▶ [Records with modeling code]
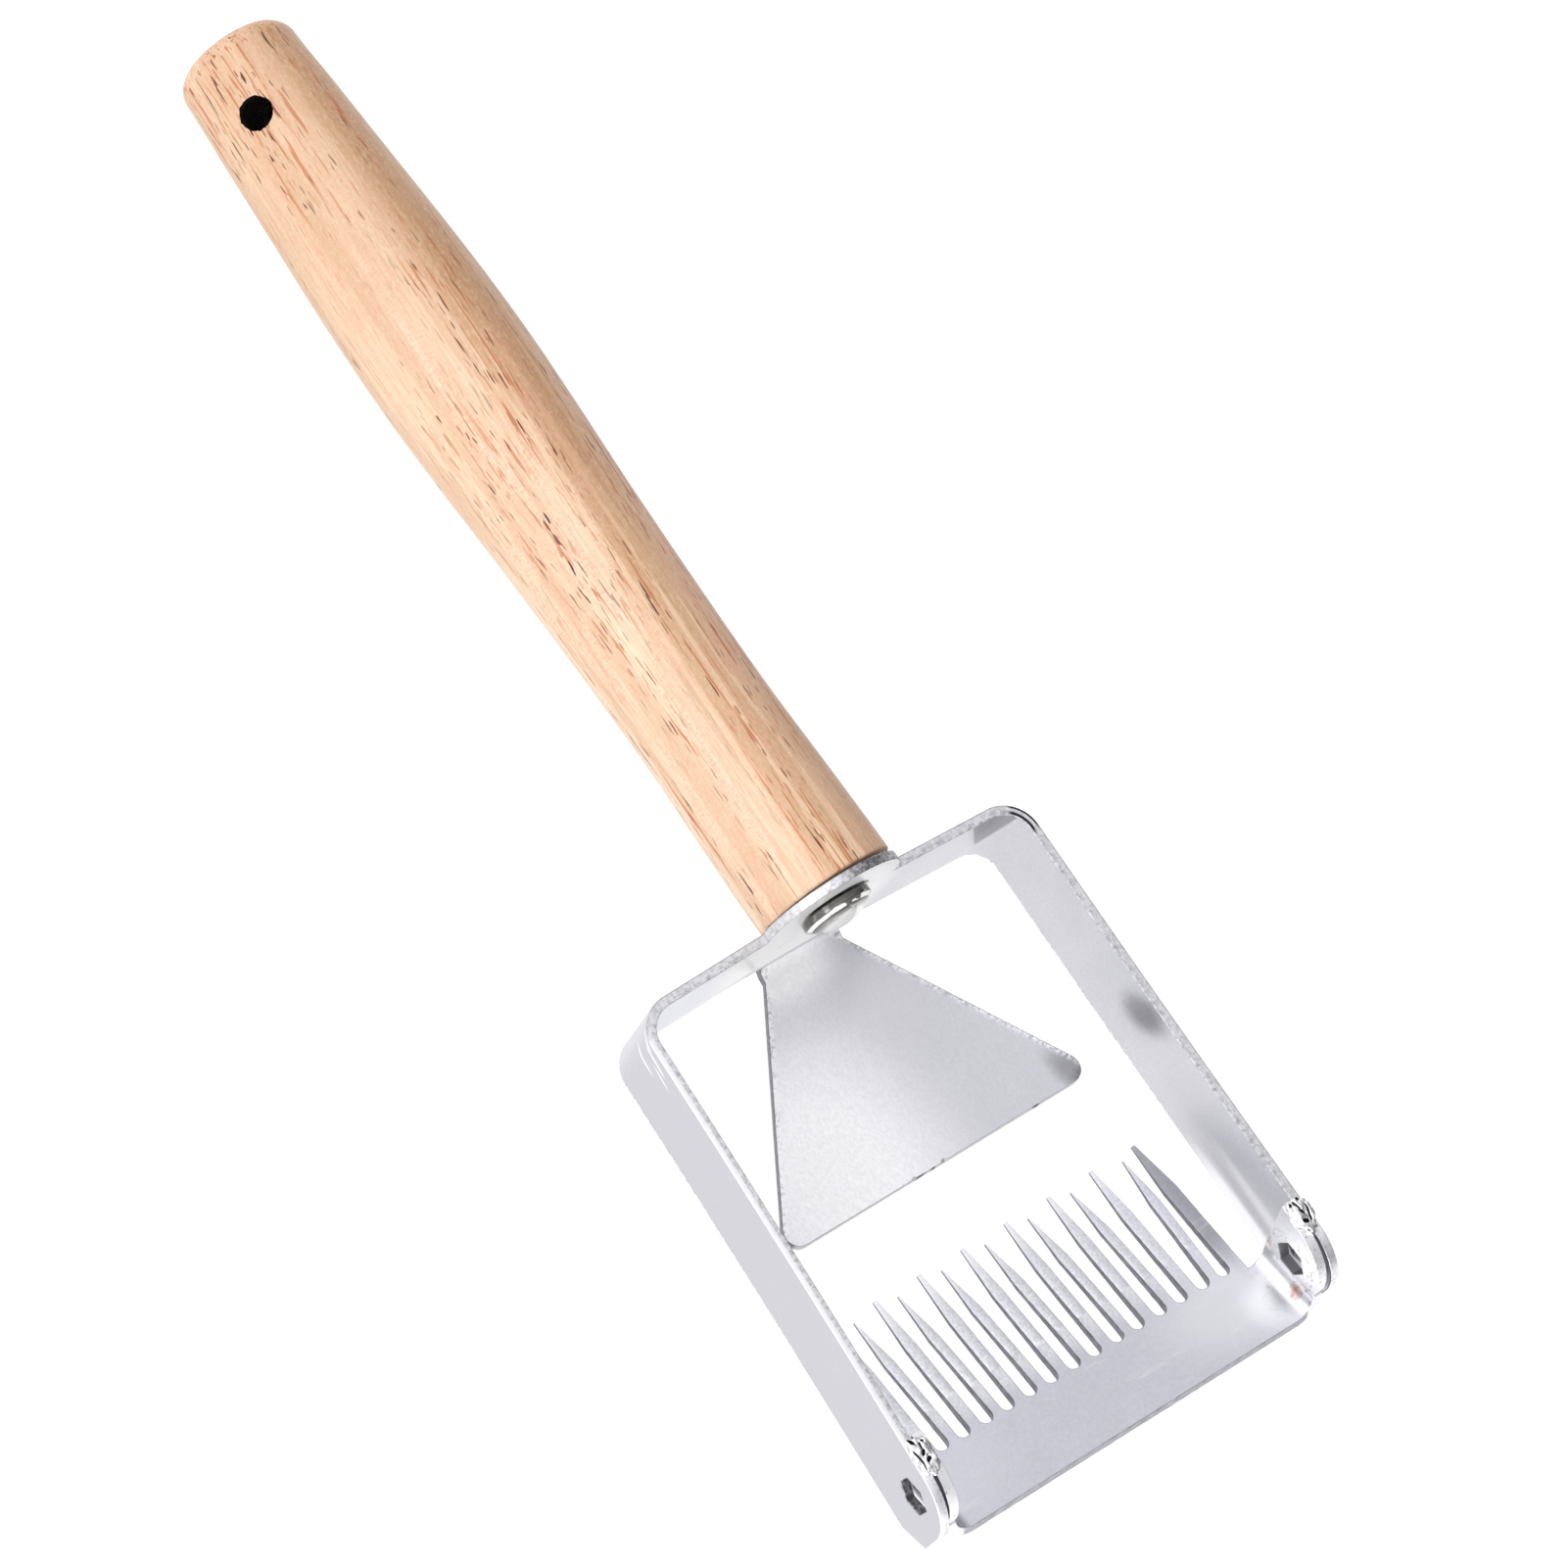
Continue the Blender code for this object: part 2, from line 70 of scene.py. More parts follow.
# Screw head
SCREW_HEAD_RADIUS = 7.15 * MM
SCREW_RIM_HEIGHT = 1.3 * MM
SCREW_DOME_HEIGHT = 2.7 * MM
SCREW_LIP_ROLL = 0.45 * MM
SCREW_SHANK_RADIUS = 2.5 * MM
SCREW_DEPTH = 42.0 * MM
SCREW_CLEARANCE = 0.3 * MM
BOSS_HOLE_RADIUS = 3.0 * MM

# Bow
STRAP_THICKNESS = 1.9 * MM
BOW_EDGE_ROUND = 0.16 * MM
STRAP_TOP = -1.6 * MM
STRAP_BOTTOM = -23.3 * MM
BOSS_RADIUS = 14.5 * MM
KINK_START = 15.0 * MM
KINK_ANGLE = math.radians(1.8)
KINK_BEND_RADIUS = 30.0 * MM
CORNER_INNER_RADIUS = 5.4 * MM
CORNER_HALF_WIDTH = 44.05 * MM
ARM_FLARE = (math.radians(0.5), math.radians(1.97))
ARM_REACH = 107.7 * MM
ARM_END_RADIUS = 10.3 * MM
ARM_FOOT = -18.9 * MM
CHAMFER_START = 102.0 * MM
HEX_CENTRE = (99.0 * MM, -10.5 * MM)
HEX_RADIUS = 3.7 * MM
HEX_TURN = math.radians(12)
ARM_HEX_SPARE = 0.2 * MM
ARM_HEX_TURN = math.radians(26)

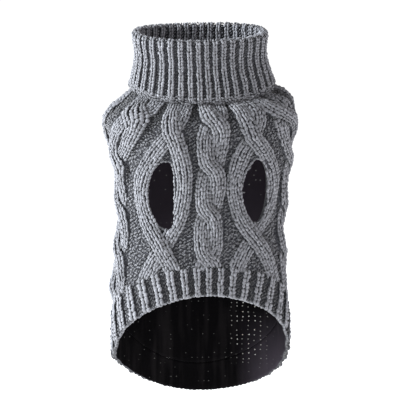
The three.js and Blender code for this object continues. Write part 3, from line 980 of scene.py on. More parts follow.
@dataclass(frozen=True)
class CablePanel:
    """A cable panel: its cloth between two side seams, and the stitches on it."""

    name: str
    belly: bool
    columns: int
    knitting: Knitting
    width: float
    length: float
    cut_area: float
    rows: int = 96

    def edges(self, h: np.ndarray) -> tuple[np.ndarray, np.ndarray]:
        """The panel's first and last degree at h."""
        seam = self.knitting.pattern.seam(h)
        gap = SEAM_GAP / 2 / 0.75
        if self.belly:
            return gap - seam, seam - gap
        return seam + gap, 360 - seam - gap

    def shell(self, cloth: bpy.types.Material, inside: bpy.types.Material) -> bpy.types.Object:
        """The panel's cloth as a thin closed wall, with its leg openings."""
        knitting, pattern = self.knitting, self.knitting.pattern
        form = pattern.form
        down, across = np.meshgrid(
            np.linspace(0, 1, self.rows + 1), np.linspace(0, 1, self.columns + 1), indexing="ij"
        )
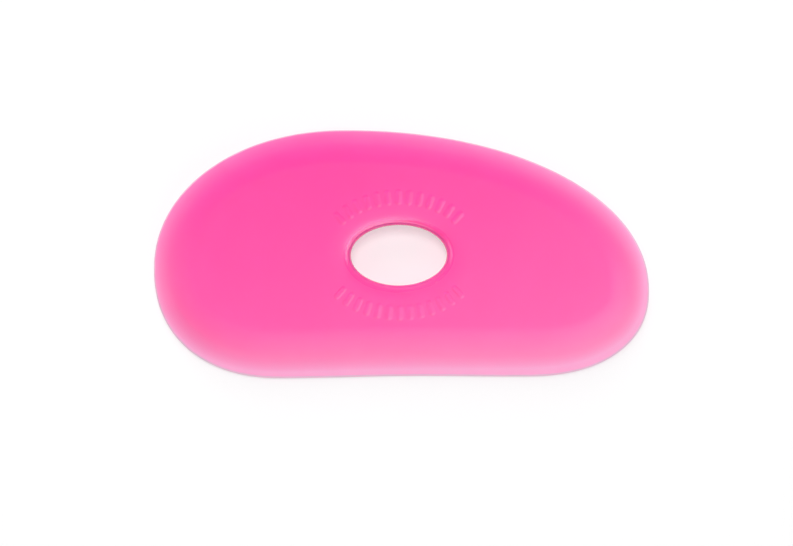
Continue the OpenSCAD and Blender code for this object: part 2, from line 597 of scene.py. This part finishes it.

▶ [Task objective] In how many lines does the word "follow" appear? Respond with the number alone.

▶ [Result of this task] 2